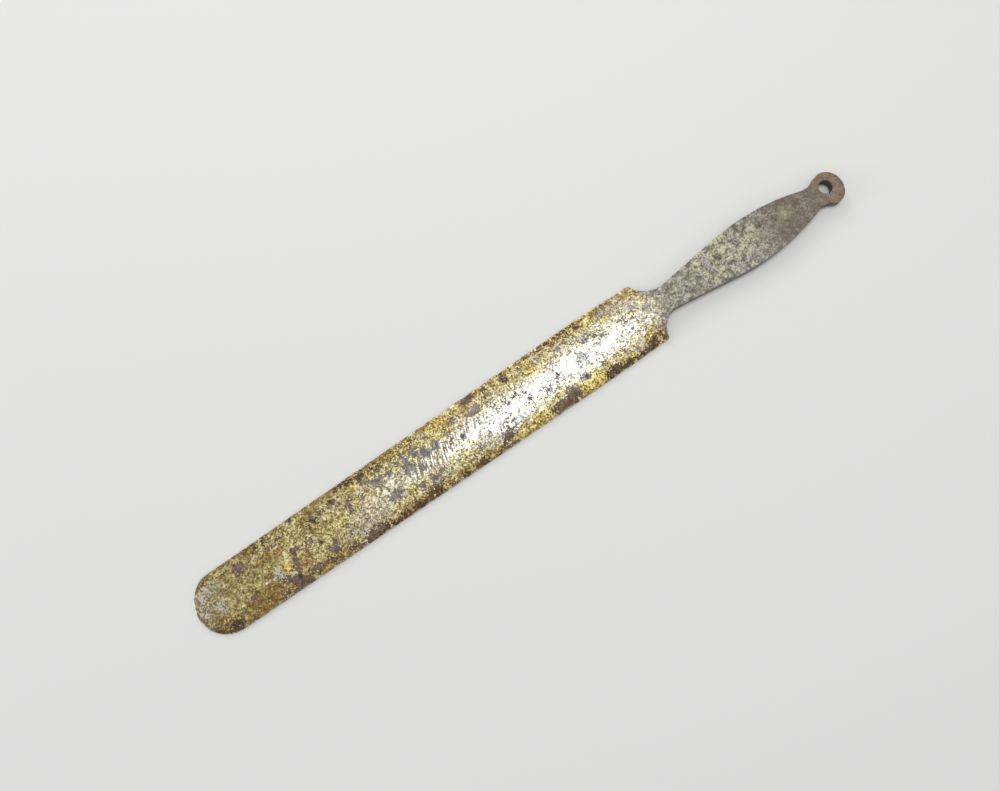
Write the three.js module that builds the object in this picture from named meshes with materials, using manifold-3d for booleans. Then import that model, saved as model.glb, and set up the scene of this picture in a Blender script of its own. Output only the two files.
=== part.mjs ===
// A mixing paddle for mortar: one steel forging with a crowned blade, a flat handle and a hanging eye.
// Millimetres, +Z up. The tip is at the -X end, the eye at the +X end, and the flat underside at z = 0.
import * as THREE from "three";
import { mergeVertices } from "three/addons/utils/BufferGeometryUtils.js";
import Module from "manifold-3d";

const wasm = await Module();
wasm.setup();

// Driving dimensions. Each station is a distance along the length, from the blade's tip.
const OVERALL_LENGTH = 356;

const BLADE_LENGTH = 242; // to the points of the two shoulders
const TIP_LENGTH = 13; // the tip is half an ellipse this long
const TIP_WIDTH = 28.9; // where the rounded tip ends and the sides begin
const BLADE_WIDTH = 32.4; // the widest place, a little before the shoulders
const WIDEST_STATION = 208;
const SHOULDER_WIDTH = 31.8; // the sides draw in a little on their way to the shoulders
const SHOULDER_ROUND = 1; // worn corner of each shoulder

const EDGE_THICKNESS = 1;
const CREST_THICKNESS = 3.5; // along the middle of the blade
const TIP_CREST_THICKNESS = 2.1; // the crown thins out towards the tip
const THINNING_LENGTH = 110;

const NECK_WIDTH = 12.9;
const NECK_STATION = 252.5;
const GRIP_WIDTH = 23.2;
const GRIP_STATION = 302;
const GRIP_SIDE_RADIUS = 120;
const HANDLE_THICKNESS = 4.76; // 3/16 inch bar
const ROOT_START = BLADE_LENGTH - 7; // the handle's full thickness fades into the blade's crown
const ROOT_END = NECK_STATION + 3;

const EYE_WIDTH = 16.8;
const EYE_END_LENGTH = 7.5; // from the eye's widest place to its end, which is worn a little flat
const WAIST_FILLET_RADIUS = 9;
const HOLE_DIAMETER = 6.8;
const HOLE_STATION = 347.7;
const HOLE_OFF_CENTRE = 0.9; // the hole was punched a little to the +Y side

const CURVE_STEPS = 14; // straight pieces in each curve of the outline
const HOLE_STEPS = 32;
const TOP_STEPS_ALONG = 86;
const TOP_STEPS_ACROSS = 12;
const CUT_MARGIN = 1; // how far a cutting solid runs past what it cuts
const BLOCK_WIDTH = BLADE_WIDTH + 2 * CUT_MARGIN;

const smooth = THREE.MathUtils.smoothstep;
const mix = THREE.MathUtils.lerp;

// Booleans ----------------------------------------------------------------------------------------

function toSolid(geometry) {
  const bare = geometry.clone();
  bare.deleteAttribute("normal");
  bare.deleteAttribute("uv");
  const merged = mergeVertices(bare, 1e-4);
  return new wasm.Manifold(
    new wasm.Mesh({
      numProp: 3,
      vertProperties: merged.attributes.position.array,
      triVerts: new Uint32Array(merged.index.array),
    }),
  );
}

function toGeometry(solid) {
  const mesh = solid.getMesh();
  const geometry = new THREE.BufferGeometry();
  geometry.setAttribute("position", new THREE.BufferAttribute(mesh.vertProperties, 3));
  geometry.setIndex(new THREE.BufferAttribute(mesh.triVerts, 1));
  geometry.computeVertexNormals();
  return geometry;
}

// Outline, seen from above ------------------------------------------------------------------------

const angleTo = (from, to) => Math.atan2(to.y - from.y, to.x - from.x);

// The point that lies at distance ra from a and rb from b, on the left of the way from a to b.
function pointAtDistances(a, ra, b, rb) {
  const apart = a.distanceTo(b);
  const along = (ra ** 2 - rb ** 2 + apart ** 2) / (2 * apart);
  const aside = Math.sqrt(ra ** 2 - along ** 2);
  const direction = b.clone().sub(a).normalize();
  const left = new THREE.Vector2(-direction.y, direction.x);
  return a.clone().addScaledVector(direction, along).addScaledVector(left, aside);
}

// One side of the paddle, from the tip round to the end of the eye. Arcs and lines run into each other
// smoothly, except at the shoulder's point.
function halfOutline() {
  const shoulder = new THREE.Vector2(BLADE_LENGTH, SHOULDER_WIDTH / 2 - SHOULDER_ROUND);
  const coveDepth = shoulder.y - NECK_WIDTH / 2;
  const coveRadius = ((NECK_STATION - shoulder.x) ** 2 + coveDepth ** 2) / (2 * coveDepth);
  const cove = new THREE.Vector2(NECK_STATION, NECK_WIDTH / 2 + coveRadius);
  const grip = new THREE.Vector2(GRIP_STATION, GRIP_WIDTH / 2 - GRIP_SIDE_RADIUS);
  const eye = new THREE.Vector2(OVERALL_LENGTH - EYE_END_LENGTH, 0);
  const waist = pointAtDistances(
    grip,
    GRIP_SIDE_RADIUS + WAIST_FILLET_RADIUS,
    eye,
    EYE_WIDTH / 2 + WAIST_FILLET_RADIUS,
  );
  // The straight flare of the neck touches the cove below its centre and the grip's side above its centre.
  const flare = angleTo(cove, grip) + Math.asin((coveRadius + GRIP_SIDE_RADIUS) / cove.distanceTo(grip));

  const half = new THREE.Path();
  half.moveTo(0, 0);
  half.absellipse(TIP_LENGTH, 0, TIP_LENGTH, TIP_WIDTH / 2, Math.PI, Math.PI / 2, true);
  half.lineTo(WIDEST_STATION, BLADE_WIDTH / 2);
  const drawIn = new THREE.Vector2((WIDEST_STATION + BLADE_LENGTH) / 2, BLADE_WIDTH / 2);
  half.quadraticCurveTo(drawIn.x, drawIn.y, BLADE_LENGTH - SHOULDER_ROUND, SHOULDER_WIDTH / 2);
  half.quadraticCurveTo(BLADE_LENGTH, SHOULDER_WIDTH / 2, shoulder.x, shoulder.y);
  half.absarc(cove.x, cove.y, coveRadius, angleTo(cove, shoulder), flare - Math.PI / 2, false);
  half.absarc(grip.x, grip.y, GRIP_SIDE_RADIUS, flare + Math.PI / 2, angleTo(grip, waist), true);
  half.absarc(waist.x, waist.y, WAIST_FILLET_RADIUS, angleTo(waist, grip), angleTo(waist, eye), false);
  half.absarc(eye.x, eye.y, EYE_WIDTH / 2, angleTo(eye, waist), Math.PI / 2, true);
  half.absellipse(eye.x, eye.y, EYE_END_LENGTH, EYE_WIDTH / 2, Math.PI / 2, 0, true);
  return half.getPoints(CURVE_STEPS);
}

function planOutline() {
  const upper = halfOutline();
  const lower = upper.slice(1, -1).reverse();
  return new THREE.Shape([...upper, ...lower.map((p) => new THREE.Vector2(p.x, -p.y))]);
}

// Top surface -------------------------------------------------------------------------------------

// Height of the blade's crowned top: highest along the middle, down to the edge thickness all round.
function bladeHeight(station, y) {
  const halfWidth = mix(TIP_WIDTH, BLADE_WIDTH, station / WIDEST_STATION) / 2;
  const intoTip = Math.max(0, 1 - station / TIP_LENGTH);
  const outward = Math.min(1, Math.hypot(intoTip, y / halfWidth));
  const crest = mix(TIP_CREST_THICKNESS, CREST_THICKNESS, smooth(station, 0, THINNING_LENGTH));
  return mix(crest, EDGE_THICKNESS, outward ** 2);
}

function topHeight(station, y) {
  const root = smooth(station, ROOT_START, ROOT_END);
  return mix(bladeHeight(station, y), HANDLE_THICKNESS, root);
}

// A block that holds the blade and the root of the handle. Its top face follows the top surface.
function bladeBlock() {
  const length = ROOT_END + CUT_MARGIN;
  const block = new THREE.BoxGeometry(length, BLOCK_WIDTH, 1, TOP_STEPS_ALONG, TOP_STEPS_ACROSS, 1);
  block.translate(ROOT_END - length / 2, 0, 0);
  const position = block.attributes.position;
  for (let i = 0; i < position.count; i++) {
    const isTop = position.getZ(i) > 0;
    position.setZ(i, isTop ? topHeight(position.getX(i), position.getY(i)) : -CUT_MARGIN);
  }
  return toSolid(block);
}

// The rest of the handle and the eye are flat on top.
function handleBlock() {
  const length = OVERALL_LENGTH + CUT_MARGIN - ROOT_END;
  const height = HANDLE_THICKNESS + CUT_MARGIN;
  const block = new THREE.BoxGeometry(length, BLOCK_WIDTH, height);
  block.translate(ROOT_END + length / 2, 0, height / 2 - CUT_MARGIN);
  return toSolid(block);
}

// The forging -------------------------------------------------------------------------------------

function hangingHole() {
  const depth = HANDLE_THICKNESS + 2 * CUT_MARGIN;
  const hole = new THREE.CylinderGeometry(HOLE_DIAMETER / 2, HOLE_DIAMETER / 2, depth, HOLE_STEPS);
  hole.rotateX(Math.PI / 2);
  hole.translate(HOLE_STATION, HOLE_OFF_CENTRE, HANDLE_THICKNESS / 2);
  return toSolid(hole);
}

function forging() {
  const depth = HANDLE_THICKNESS + CUT_MARGIN;
  const plan = new THREE.ExtrudeGeometry(planOutline(), { depth, bevelEnabled: false });
  const underTop = bladeBlock().add(handleBlock());
  const geometry = toGeometry(toSolid(plan).intersect(underTop).subtract(hangingHole()));
  return geometry.translate(-OVERALL_LENGTH / 2, 0, 0); // the origin is under the middle of the length
}

const agedSteel = new THREE.MeshStandardMaterial({ color: 0x9b8f66, roughness: 0.5, metalness: 0.75 });

const paddle = new THREE.Mesh(forging(), agedSteel);
paddle.name = "paddle";

const group = new THREE.Group();
group.name = "mortar_mixing_paddle";
group.add(paddle);

export default group;
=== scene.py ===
"""Looks of a mixing paddle for mortar: one bare steel forging with an old, speckled patina.

Shapes are worked out in millimetres, as (station, y, z): a station is a distance from the blade's tip along
the length, and z = 0 is the flat underside. They become metres, in the CAD frame, when the mesh is made.
"""
import math

import bpy
import numpy as np
from mathutils import Matrix, Vector
from mathutils.geometry import delaunay_2d_cdt


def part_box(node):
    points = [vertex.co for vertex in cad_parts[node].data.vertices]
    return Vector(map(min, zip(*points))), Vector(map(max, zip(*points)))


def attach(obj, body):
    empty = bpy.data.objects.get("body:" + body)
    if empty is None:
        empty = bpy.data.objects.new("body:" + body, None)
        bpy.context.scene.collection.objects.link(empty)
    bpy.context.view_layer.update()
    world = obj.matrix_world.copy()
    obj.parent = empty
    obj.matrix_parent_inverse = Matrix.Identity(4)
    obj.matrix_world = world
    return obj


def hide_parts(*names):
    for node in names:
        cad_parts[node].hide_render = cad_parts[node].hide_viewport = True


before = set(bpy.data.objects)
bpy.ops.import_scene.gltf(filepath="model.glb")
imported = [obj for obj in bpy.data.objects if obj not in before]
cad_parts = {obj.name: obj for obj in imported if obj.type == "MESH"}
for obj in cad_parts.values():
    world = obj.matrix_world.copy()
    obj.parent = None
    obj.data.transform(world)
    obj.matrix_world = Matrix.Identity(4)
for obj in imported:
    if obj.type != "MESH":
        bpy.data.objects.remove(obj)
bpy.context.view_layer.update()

MM = 0.001
low_corner, high_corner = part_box("paddle")
LENGTH = (high_corner.x - low_corner.x) / MM
WIDTH = (high_corner.y - low_corner.y) / MM
THICKNESS = (high_corner.z - low_corner.z) / MM  # of the handle; the blade is thinner
ORIGIN_STATION = -low_corner.x / MM

# The forging, in mm -------------------------------------------------------------------------------
BLADE_LENGTH = 242
WIDEST_STATION = 208
TIP_WIDTH = 28.9
EDGE_THICKNESS = 1
CREST_THICKNESS = 3.5
TIP_CREST_THICKNESS = 2.1
THINNING_LENGTH = 110
NECK_WIDTH = 12.9
NECK_STATION = 252.5
GRIP_SIDE_RADIUS = 120
ROOT_START = 235
ROOT_END = 255.5
EYE_FADE = (342, 348)  # stations between which the outline's dents nearly fade out
EYE_END_OFF_CENTRE = 0.3
HOLE_DIAMETER = 6.8
HOLE_OFF_CENTRE = 0.85
HOLE_TO_END = 8.55
HOLE_UNEVENNESS = 0.05

# Wear has made the two sides a little different. Side +1 is at +Y, and side -1 at -Y.
APEX_OFF_CENTRE = 0.8
TIP_LENGTH = {1: 12.2, -1: 14.2}
SHOULDER_STATION = {1: 241.3, -1: 242.0}
SHOULDER_HALF_WIDTH = {1: 15.6, -1: 15.9}
SHOULDER_ROUND = {1: 1.3, -1: 0.7}
GRIP_HALF_WIDTH = {1: 11.5, -1: 11.9}
GRIP_STATION = {1: 301.1, -1: 302.9}
WAIST_FILLET_RADIUS = {1: 15, -1: 8.6}
EYE_STATION = {1: 348.5, -1: 348.8}  # the eye's widest place
EYE_HALF_WIDTH = {1: 8.15, -1: 8.65}
EYE_RADIUS = {1: 5.6, -1: 5.8}  # on the waist's side of the widest place

BLADE_EDGE_RADIUS = 0.42  # worn round, above and below
HANDLE_EDGE_RADIUS = 0.5
HOLE_EDGE_RADIUS = 0.55
WALL_START = 1.05  # the top of a wall is at least this many edge radii up

# Unevenness from forging and wear, as shares of the handle's outline's and the handle's face's.
BLADE_OUTLINE_SHARE = 0.35
EYE_OUTLINE_SHARE = 0.1
BLADE_FACE_SHARE = 0.55
UNDERSIDE_SHARE = 0.5  # of the top's

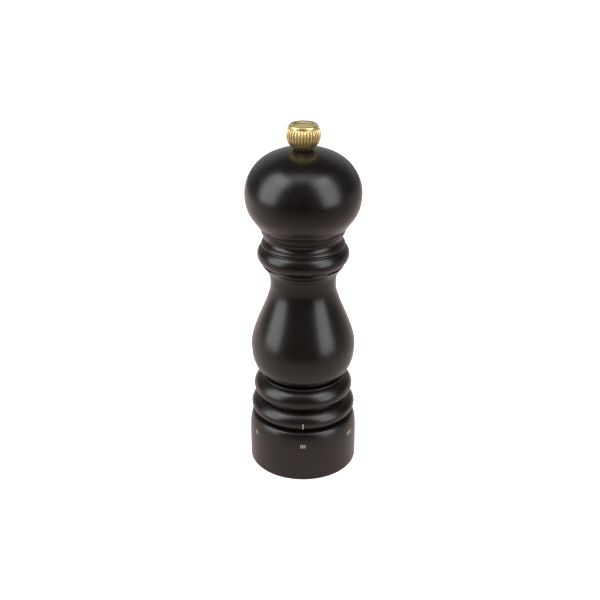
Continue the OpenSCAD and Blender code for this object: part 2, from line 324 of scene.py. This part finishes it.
def paint_strokes(name, path, offsets, half_width, centre_angle):
    """Painted strokes up a turned surface. path holds (radius, height, outward r, outward z) up
    the stroke; offsets are the strokes' middles in millimetres round the surface from
    centre_angle."""
    verts, faces = [], []
    wide = len(ACROSS)
    for number, offset in enumerate(offsets):
        for layer in (0, 1):
            for i, (r, z, nr, nz) in enumerate(path):
                t = i / (len(path) - 1)
                ragged = 1 + 0.06 * math.sin(9.1 * t + 2.3 * number + centre_angle)
                for x in ACROSS:
                    out = PAINT_LIFT * (1 - 0.5 * abs(x) ** 4) if layer else -PAINT_SUNK
                    rr, zz = r + nr * out, z + nz * out
                    a = centre_angle + (offset + x * half_width * ragged) / r
                    verts.append((rr * math.cos(a) * MM, rr * math.sin(a) * MM, zz * MM))
        count = len(path) * wide
        base = number * 2 * count
        for i in range(len(path) - 1):
            for k in range(wide - 1):
                a, b = base + i * wide + k, base + (i + 1) * wide + k
                faces.append((a, b, b + 1, a + 1))
                faces.append((a + count, a + count + 1, b + count + 1, b + count))
            a, b = base + i * wide, base + (i + 1) * wide
            faces.append((a, a + count, b + count, b))
            a, b = a + wide - 1, b + wide - 1
            faces.append((a, b, b + count, a + count))
        for k in range(wide - 1):
            a = base + k
            faces.append((a, a + 1, a + 1 + count, a + count))
            a = base + (len(path) - 1) * wide + k
            faces.append((a, a + count, a + 1 + count, a + 1))
    return mesh_piece(name, verts, faces)


# ---------- materials ----------


def map_range(tree, source, start, end, low, high, interpolation="LINEAR"):
    """The output of a node that maps start to end of source onto low to high."""
    node = tree.nodes.new("ShaderNodeMapRange")
    node.interpolation_type = interpolation
    for key, value in zip(("From Min", "From Max", "To Min", "To Max"), (start, end, low, high)):
        node.inputs[key].default_value = value
    tree.links.new(source, node.inputs["Value"])
    return node.outputs["Result"]


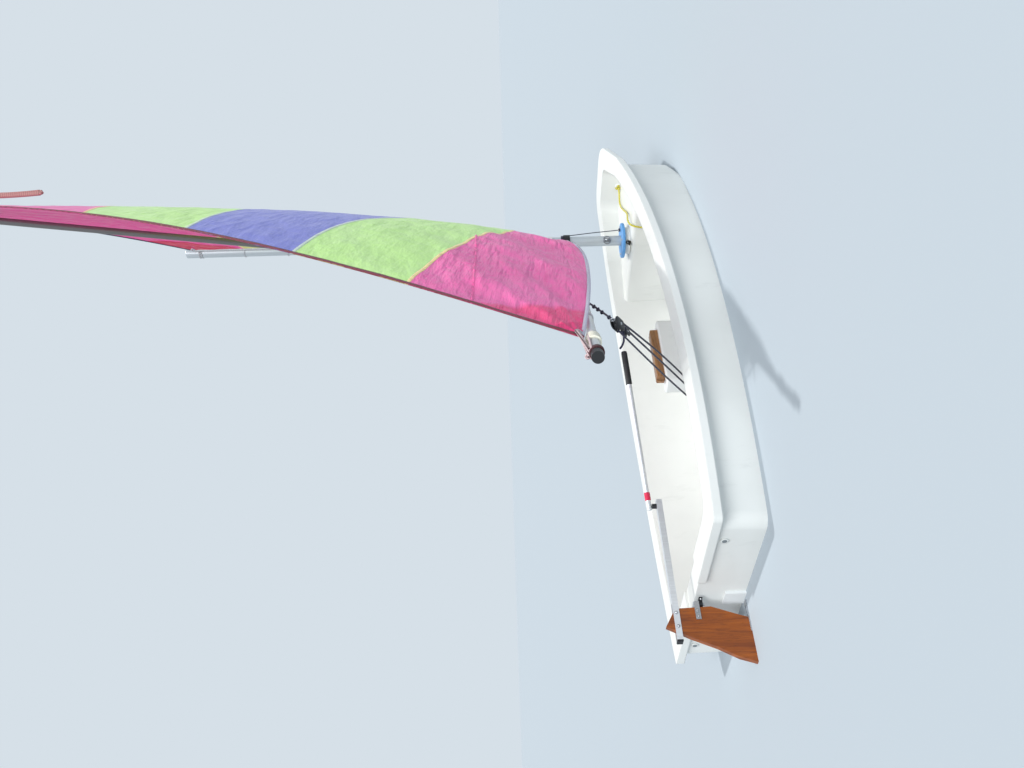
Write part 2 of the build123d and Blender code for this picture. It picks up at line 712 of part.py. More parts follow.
* * *
● What you are asked to do:
Give back, exactly as written, each line from the one that contains "bpy.data.objects.remove(obj)" through the one that contains "ORIGIN_STATION = -low_corner.x / MM".

● Response to this task:
        bpy.data.objects.remove(obj)
bpy.context.view_layer.update()

MM = 0.001
low_corner, high_corner = part_box("paddle")
LENGTH = (high_corner.x - low_corner.x) / MM
WIDTH = (high_corner.y - low_corner.y) / MM
THICKNESS = (high_corner.z - low_corner.z) / MM  # of the handle; the blade is thinner
ORIGIN_STATION = -low_corner.x / MM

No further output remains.